5.50’NİN 35 KURUŞ ALTI-ÜSTÜ KORİDORU

-Dolayısıyla kurun seyrinde ani sıçramalar elbette güven sarsar, hatta kur şoku korkusunu canlı tutar. Herkes tetikte bekler.

-Ama sınırlar ve tahminler çerçevesinde kalınması halinde, bu tür geçici çıkışlar kalıcı hasar vermeyecek bir durumdur. Dolar kurunun ekonomi yönetiminin tahminlerine uygun olarak hangi sınırlar içinde kalması gerektiğinin altını çizdik. 5.5’in 35 kuruş aşağısı ve 35 kuruş yukarısını kapsayan bir koridor içinde hareket uygundur.

YA KORİDORUN ÜSTÜNE TAŞARSA

Şimdilik koridor içinde gerçekleşen seyir ya seçim sonrasında koridorun üstüne çıkarsa ne olur? Öyle ki, önemli belirsizliklerin eşiğindeyiz. Bunları tek tek ya aşacağız ya da takılacağız. Seçim, ABD ile gerginlik, AB ile ilişkiler, Brexit’in seyri ile Avrupa ekonomilerinin yavaşlaması, ticaret savaşları gibi çok önemli stres testleri bizi bekliyor.

-Böyle bir döneme cari açığı azaltmış olarak girmek bir avantaj. En önemli ekonomik risk unsurunu devre dışı bırakıyor.

DIŞ BORCUN ÇEVRİLMESİ

-Dış borçların ödenmesinde devlet ve bankalar yükümlülüklerini rahatça yerine getirir. Bu konudaki risk ise şirketler kesiminde. Ancak orada da şirketlerin 60 milyar doları aşkın döviz hesabı bulunuyor.

-Kaldı ki 100 milyar doları aşkın gerçek kişilerin döviz hesaplarından bir kısmı da şirketlerin hanesine yazılabilir. Ya vergi nedeniyle döviz varlığı kişilerin yanı patronların üzerinde gözüküyor ya da işin sahipleri kendi hesaplarından şirketlere gerektiğinde aktarma yapabilirler.

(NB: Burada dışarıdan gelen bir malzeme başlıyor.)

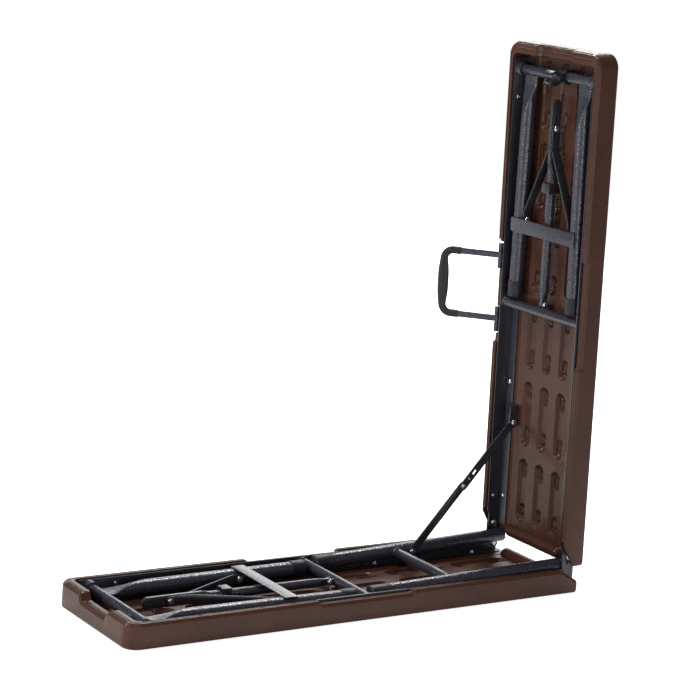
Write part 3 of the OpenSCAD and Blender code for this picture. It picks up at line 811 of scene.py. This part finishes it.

-Bu desteklere rağmen sorun şu ki, bazı borçlu şirketlerin ve sahiplerinin de döviz varlığı olmayabilir. Bu bir risktir. Şirket borçlarının çevrilmesinde, küresel likiditenin yeniden gevşetilmesi, faiz artışlarında frene basılması ve Libor faizlerinin gevşemesi kolaylaştırıcı etki yapacak.

NEDEN TETİKTE OLUNMALI?

-Küresel sermaye hareketlerinde bir zayıflık veya tersine dönmesi ve Türkiye’ye özgü risklerin gündeme gelmesi kurda sıçrama yaratabilir. Bu durumdan en çok şirketler kesimi etkilenecek.

-Cuma günkü ani sıçramaya hükümetin sert tepki verdiğini, pazarın karışmasına geçit vermediğini görüyoruz. Bu tutumunu ve iradesini seçim sonrası da sürdürmesi gerekir. Hükümet için seçim öncesi ile seçim sonrası fark etmemeli. Seçimden sonra da her an tetikte ve her an hazır olunmalı ki, risklerin gündeme gelmesiyle kurda yükseliş bekleyenler haklı çıkmasın.